In these regards, it is essential to demonstrate the adequacy of internal procedures including showing internal ledger records demonstrating user funds’ exposure (including in stress (high-volume) scenarios), in order to give comfort to the regulator that the balance will be sufficient at all times. It is often prudent to create a buffer in the coverage level to be in excess of any anticipated user funds’ balance and have a pre-agreed arrangement with the relevant insurer / guarantor whereby coverage levels can be increased quickly should the need arise.
Typically, we have seen such arrangements be in the form of letters of credit from a credit institution or tripartite guarantee bonds involving a group entity and a third-party insurer.
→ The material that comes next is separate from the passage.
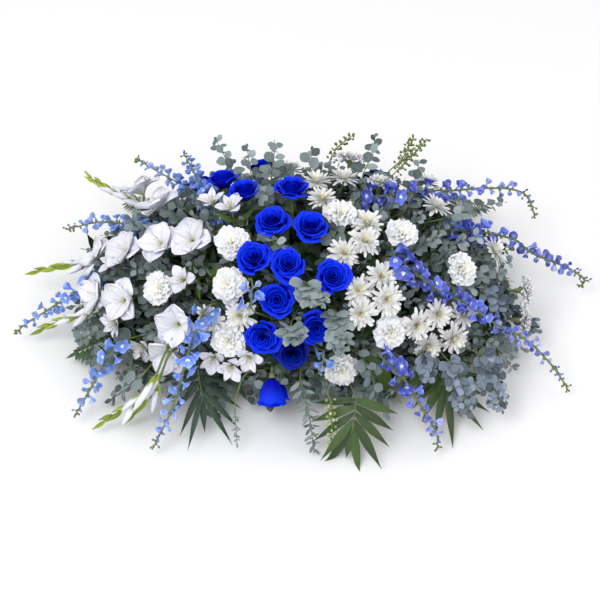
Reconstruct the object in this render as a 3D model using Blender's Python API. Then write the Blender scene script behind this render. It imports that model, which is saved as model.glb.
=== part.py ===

Notwithstanding the challenging interest-rate environment that has prevailed in recent years and while increasingly examined for feasibility, the investment method has been elected least, in our experience. The obvious benefits associated with this method include the potential to minimise interest-rate losses and to distribute credit risk which may otherwise be concentrated in one or more credit institutions. At its simplest, the investment method permits – with Central Bank approval – the investment of user funds in very particular instruments, being certain assets associated with a low level of credit risk and UCITS funds which are comprised solely of such assets. The wording of the legislation has proved challenging, in particular because it is difficult to reconcile some of the wording within the legislation with even the lowest-risk instruments available on capital markets.
Other challenges associated with this method include demonstrating robust segregation and custodial operations and ensuring governance and control at a local level.
This is certainly an area where further dialogue and engagement with the regulator (and wider European Union authorities) is warranted to establish an investment standard acceptable for this purpose.